Le voici ferraillant auprès de son roi très catholique contre Luther, comme les meilleur des clercs, qu'il n'est pas. La disgrâce de Wolsey en fait le chancelier d'Angleterre. Henri VIII le fantasque, décidé à divorcer, quitte l'Eglise qui l'empêche d'épouse Anne Boleyn. Déchiré entre la fidélité à son roi et l'obéissance au Pape, voici More dans la zone de turbulences, bientôt enfermé à la tour de Londres au printemps 1534. C'est là qu'il écrit les lettres à sa fille, si touchantes. En faveur de sa cause, sa dialectique fait merveille, jusque dans son refus de prêter le serment de succession. Les actes de son procès en témoignent : il démonte tranquillement toutes les accusations : "Le devoir du bon sujet, à moins qu'il ne se révèle mauvais chrétien, ne saurait être d'obéir aux hommes plutôt qu'à Dieu" (p. 299). Un Antigone catholique et apostolique, en somme.

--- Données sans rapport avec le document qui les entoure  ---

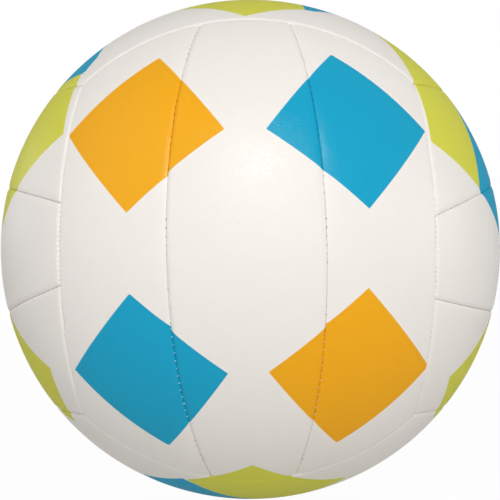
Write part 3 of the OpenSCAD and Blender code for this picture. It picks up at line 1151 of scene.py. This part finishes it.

Mais la justice est celle du roi. Douze jurés, en un quart d'heure, le déclarent coupable. More doit rappeler la procédure pour avoir la parole en dernier, au risque d'exaspérer. Il sera "pendu, puis découpé vif, castré, éventré pour que l'on pût commodément lui brûler les entrailles avant de déposer les quatre parties de son corps aux principales entrées de la ville en réservant sa tête pour le London bridge." (p. 302). Mais il va bénéficier, sur ce point, d'une grâce royale, allégeant le programme des festivités et transformant le supplice en simple exécution à la hache. "Que dieu permette que le roi n'ait pas à faire preuve d'autant de clémence pour aucun de mes amis, et qu'il délivre ma postérité d'une telle grâce" commentera simplement Thomas More.
Il monte courageusement à l'échafaud. "Je remercie Sa Majesté de m'avoir tenu reclus dans cet endroit où j'ai pu amplement méditer sur la fin. Je lui sais gré de me libérer des misères de ce pauvre monde" (p. 305).